Where does Curry stand among his peers?
Curry’s contract, makes him the highest-earning NBA player netting him a per season salary climbing from $34 million this season to roughly $45 million in the fifth year of the contract. He marginally beats out LeBron James who stands to make $33 million courtesy his $100-million contract signed last season.
The total value of the contract pales in comparison to the $325-million deal Major League Baseball superstar Giancarlo Stanton received from the Miami Marlins. That contract however was over 13 seasons, netting Stanton just about $25 million per season.
Curry’s contract, though, does puts the NBA firmly ahead of America’s National Football League and National Hockey League. Andrew Luck’s six-year $140 million contract with the Indianapolis Colts leads the pack for American football, while Sidney Crosby’s 12-year $105 million contract with the Pittsburgh Penguins tops it for the men on ice.
Nowhere near Messi and Ronaldo
As fat as his contract is, NBA players are still way behind the kind of pay package global football stars take home. Cristiano Ronaldo’s, 2017’s highest paid athlete, signed a five-year contract last year that will net him nearly $60 million per year.
However, even that figure falls short of the three-year deal that Lionel Messi received this week, earning him a cool $70 million per season.
These football figures, however, include huge renewal bonuses, that run in the tens of millions (reportedly $55 million in Messi’s case), figures that are added pro-rata when calculating the annual salaries of the football stars.
Both the stars, however, play in Spain whose exceptionally high tax rates allow the players to take home a little less than 50% of their total earnings.
This raises the question: How much is Curry worth for the Golden State Warriors?
Joe Lacob picked up the team in 2010 for a meagre $450 million. Seven years later, the team’s value has gone up nearly six times to $2.6 billion. That’s nearly two-thirds of the $3.7 billion valuation given to Real Madrid, the most valuable football team in the world.
Lacob’s business acumen aside, the true face of the Warriors, without a doubt, is Stephen Curry.
Sport fandom is largely fickle, with the most popular teams being recent champions or having the most popular players. With their winning ways and his exceptional play on court, the Warriors and Curry are undoubtedly the world’s most popular NBA brands.
The question, though, about Curry’s value came to light with LeBron James questioning the need for a salary cap in the NBA.
On one hand, the NBA’s salary cap continues to climb on the back of a monster television-rights deal that earns the organisation more than $2.5 billion a year. The cap for 2017-‘18 stands at $99 million, set to break the $100 million mark next season, and in all likelihood will continue to climb during the course of the seven-year term of the NBA-NBPA deal.

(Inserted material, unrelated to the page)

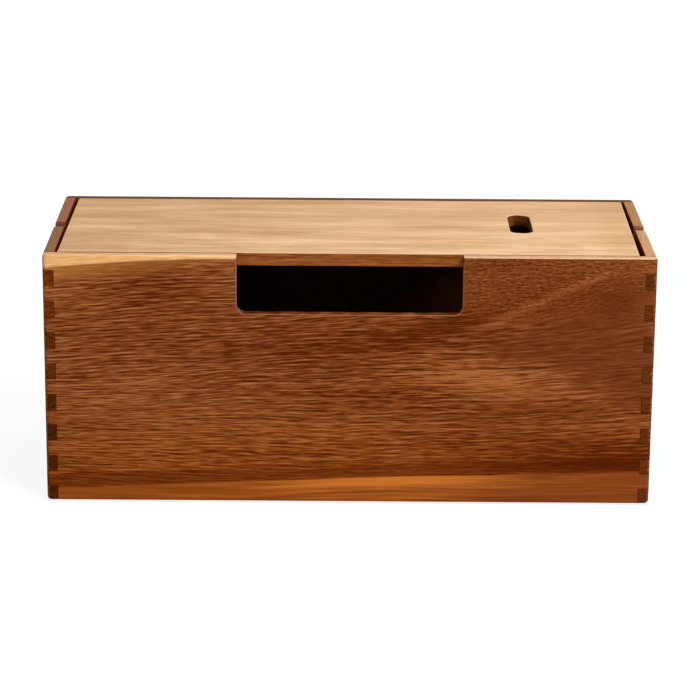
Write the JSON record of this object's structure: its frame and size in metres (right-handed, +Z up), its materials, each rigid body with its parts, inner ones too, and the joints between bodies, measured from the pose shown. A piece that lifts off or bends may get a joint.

On the other hand it would be wise for the NBA to consider raising the cap further, if not entirely eliminate it, to accommodate the global value of NBA stars. An alternative would be to add signing bonuses, much like international football has.
That, though, will be factor of how quickly the NBA’s coffers fill up.
They are already one of, if not the dominant, sports in China with over 300 million people playing the sport, and NBA stars like LeBron James and Allen Iverson worshipped as demigods there. Simply put, Kobe Bryant is more popular than Lionel Messi there. The kind of popularity that allows you to cash on a five-year $700 million media rights deal.
With the NBA’s foray into India, amid hopes that the country will become as big a market as China, the NBA’s global ambitions are clear: it wants to become as popular as, if not more, than football.
When that day arrives, the expectation would be that NBA players earn salaries on par with their European peers.